**GIVEN EXERCISE:** In the records below, begin at the line that has "The three.js and" and stop after the line that has "return fruit.outwards((directions @"; quote those lines verbatim and nothing more.

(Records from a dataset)

-- START --

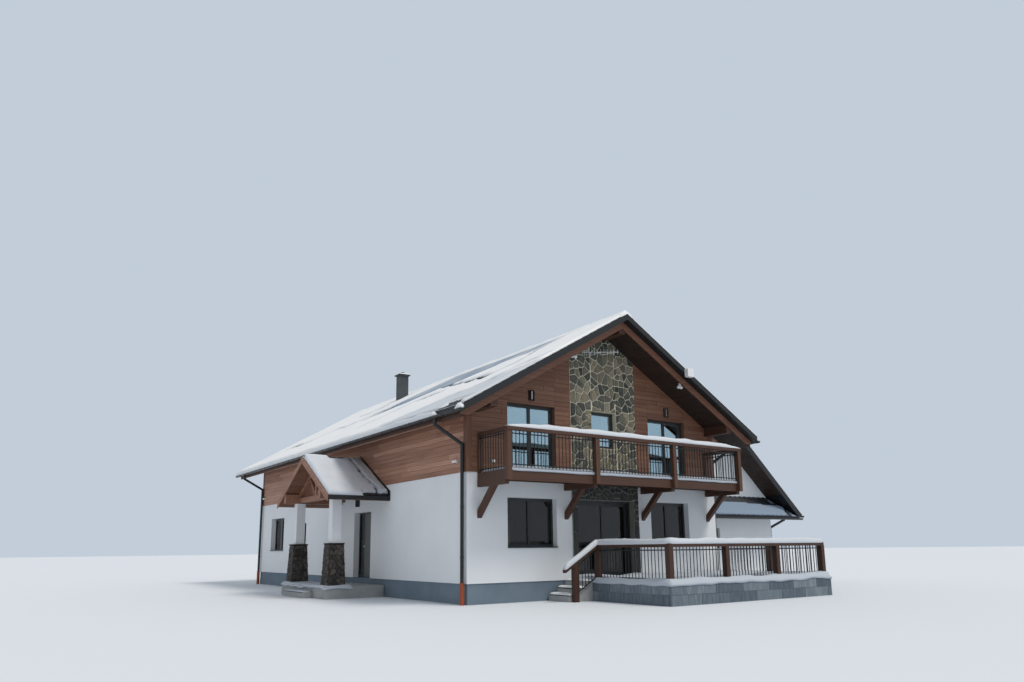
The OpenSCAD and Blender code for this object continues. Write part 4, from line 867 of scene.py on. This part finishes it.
CAP, CAP_T, CAP_R, CAP_LAP, CAP_TAPER = 0.4, 0.014, 0.12, 1.06, 0.012
CAP_SINK, WING_CAP_SINK, CAP_START = 0.045, 0.06, 0.15
cap = bent_strip("one_cap", CAP_R, CAP_T, 12, 168, 10, CAP * CAP_LAP, CAP_TAPER)
for name, start, end in (
        ("ridge_caps", (0, cover_low.y + CAP_START, ridge_z - CAP_SINK),
         (0, cover_high.y - CAP_START, ridge_z - CAP_SINK)),
        ("porch_ridge_caps", (porch_low.x + PORCH_EDGE, porch_mid_y, porch_ridge - CAP_SINK),
         (porch_high.x - FLASHING, porch_mid_y, porch_ridge - CAP_SINK)),
        ("wing_ridge_caps", (wing_mid, wing_low.y + CAP_START, wing_ridge - WING_CAP_SINK),
         (wing_mid, wing_high.y - CAP_START, wing_ridge - WING_CAP_SINK))):
    along_line(name, cap, start, end, roof_tile, CAP, UNEVEN)
bpy.data.objects.remove(cap)

GUTTER_R, HOOK_STEP, HOOK_W, HOOK_T = 0.075, 0.62, 0.028, 0.004
FIRST_HOOK, LAST_HOOK = 0.3, 0.2
gutter_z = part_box("gutters")[1].z
hook = bent_strip("one_hook", GUTTER_R + 2 * HOOK_T, HOOK_T, -184, 4, 14, HOOK_W)
for name, x in (("left_gutter_hooks", -half_span - GUTTER_R), ("right_gutter_hooks", half_span + GUTTER_R)):
    along_line(name, hook, (x, cover_low.y + FIRST_HOOK, gutter_z), (x, cover_high.y - LAST_HOOK, gutter_z),
               gutter_sheet, HOOK_STEP)
bpy.data.objects.remove(hook)

# %% [markdown]
# Downpipes hang in clips: three on each pipe of the house and two on the wing's. A clip is a ring, so it
# is a small profile turned about the pipe.

# %% Pipe clips
PIPE_R, PIPE_OFF, PIPE_IN, CLIP_STEPS = 0.05, 0.09, 0.11, 20
CLIP_MM = (-2, -16), (6, -16), (8, -12), (8, 12), (6, 16), (-2, 16)
pipes = [(side * (walls_high.x + PIPE_OFF), y, (1.25, 2.6, 3.9)) for side in (-1, 1)
         for y in (walls_low.y + PIPE_IN, back_high.y - PIPE_IN)]
pipes.append((wing_walls_high.x + PIPE_OFF, wing_walls_low.y + PIPE_IN, (1.0, 1.9)))
clips = bmesh.new()
for middle in [Vector((x, y, z)) for x, y, heights in pipes for z in heights]:
    rings = []
    for i in range(CLIP_STEPS):
        a = 2 * math.pi * i / CLIP_STEPS
        out = Vector((math.cos(a), math.sin(a), 0))
        rings.append([clips.verts.new(middle + out * (PIPE_R + off * MM) + UP * up * MM)
                      for off, up in CLIP_MM])
    join_rings(clips, rings + rings[:1], capped=False)
placed("pipe_clips", meshed("pipe_clips", clips), gutter_sheet)

# %% [markdown]
# Three small things are left on the walls: a weatherproof socket by the balcony door, an air grille under
# the porch roof, and the boards that the entrance leaf is faced with.

# %% Socket, grille and door boards
SOCKET_X, SOCKET_Z = -4.14, 0.33
plate = bmesh.new()
for half, tall, back, front, edge in ((0.05, 0.08, 0.01, 0.032, 0.004), (0.038, 0.06, 0.03, 0.052, 0.006)):
    block = rectangle(SOCKET_X - half, SOCKET_Z - tall / 2, SOCKET_X + half, SOCKET_Z + tall / 2)
    raise_block(plate, gable_front, block, back, front, edge)
placed("wall_socket", meshed("wall_socket", plate), white_plastic)

VENT_HALF, VENT_H, RIM, SLAT, SLAT_STEP = 0.18, 0.22, 0.02, 0.016, 0.025
inner = VENT_HALF - RIM
vent_face = Face((-walls_high.x, -0.55, 3.19), (0, -1, 0), UP)
rims = [(-VENT_HALF, 0, VENT_HALF, RIM), (-VENT_HALF, VENT_H - RIM, VENT_HALF, VENT_H),
        (-VENT_HALF, RIM, -inner, VENT_H - RIM), (inner, RIM, VENT_HALF, VENT_H - RIM)]
slats = [(-inner, v, inner, v + SLAT) for v in (0.026 + i * SLAT_STEP for i in range(7))]
vent = bmesh.new()
for bars, front, edge in ((rims, 0.016, 0.003), (slats, 0.01, 0.004)):
    for bar in bars:
        raise_block(vent, vent_face, rectangle(*bar), -0.002, front, edge)
placed("air_grille", meshed("air_grille", vent), window_coat)

door_low, door_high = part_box("entrance_door")
frame_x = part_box("entrance_frame")[0].x
leaf_face = Face((frame_x + 0.01, (door_low.y + door_high.y) / 2, door_low.z), (0, -1, 0), UP)
inner = (door_high.y - door_low.y) / 2 - 0.05
laid("door_boards", door_paint,
     [(DOOR_BOARD, leaf_face, rectangle(-inner, 0.06, inner, door_high.z - door_low.z - 0.05))],
     body="entrance_leaf")

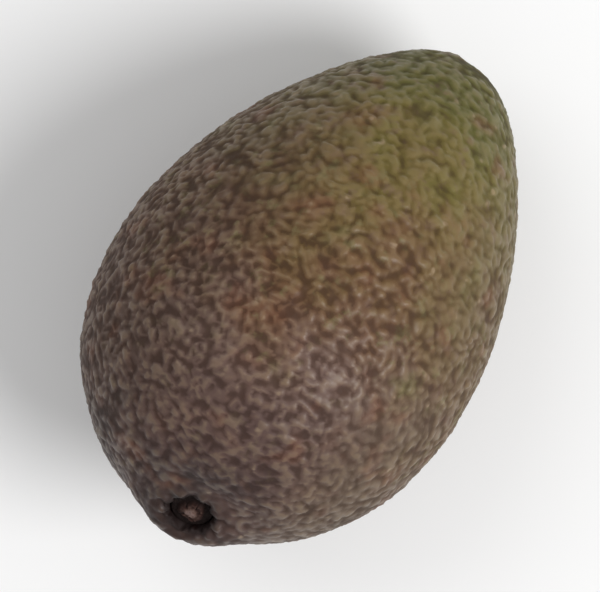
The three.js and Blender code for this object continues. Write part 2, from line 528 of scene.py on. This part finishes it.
def scattered(fruit, spacing):
    """Points strewn over the skin, about spacing apart: a spiral around a ball, shaken and stretched."""
    low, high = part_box("fruit")
    half_lengths = (np.array(high) - np.array(low)) / 2
    count = round(ellipsoid_area(*half_lengths) / (SEED_PATCH * spacing**2))
    number = np.arange(count) + 0.5
    height = 1 - 2 * number / count
    around = math.pi * (1 + math.sqrt(5)) * number
    flat = np.sqrt(1 - height**2)
    directions = np.stack([flat * np.cos(around), flat * np.sin(around), height], axis=1)
    directions += rng.normal(0, SEED_JITTER * math.sqrt(4 * math.pi / count), directions.shape)
    # Turned about an odd line, so that the spiral's ends lie away from the fruit's ends.
    odd_turn = np.array([[0.36, 0.48, -0.8], [-0.8, 0.6, 0], [0.48, 0.64, 0.6]])
    return fruit.outwards((directions @ odd_turn) * half_lengths)


def swelling(points, seeds, boldness, reach):
    """Humps that rise around their seeds and run together where seeds lie close."""
    tree = kdtree.KDTree(len(seeds))
    for number, seed in enumerate(seeds):
        tree.insert(seed, number)
    tree.balance()
    found = [tree.find_n(point, SEEDS_COUNTED) for point in points]
    numbers = np.array([[near[1] for near in row] for row in found])
    away = np.array([[near[2] for near in row] for row in found])
    return (boldness[numbers] * np.exp(-((away / reach) ** 2))).sum(axis=1)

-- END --

**ANSWER BELOW:**
The three.js and Blender code for this object continues. Write part 2, from line 528 of scene.py on. This part finishes it.
def scattered(fruit, spacing):
    """Points strewn over the skin, about spacing apart: a spiral around a ball, shaken and stretched."""
    low, high = part_box("fruit")
    half_lengths = (np.array(high) - np.array(low)) / 2
    count = round(ellipsoid_area(*half_lengths) / (SEED_PATCH * spacing**2))
    number = np.arange(count) + 0.5
    height = 1 - 2 * number / count
    around = math.pi * (1 + math.sqrt(5)) * number
    flat = np.sqrt(1 - height**2)
    directions = np.stack([flat * np.cos(around), flat * np.sin(around), height], axis=1)
    directions += rng.normal(0, SEED_JITTER * math.sqrt(4 * math.pi / count), directions.shape)
    # Turned about an odd line, so that the spiral's ends lie away from the fruit's ends.
    odd_turn = np.array([[0.36, 0.48, -0.8], [-0.8, 0.6, 0], [0.48, 0.64, 0.6]])
    return fruit.outwards((directions @ odd_turn) * half_lengths)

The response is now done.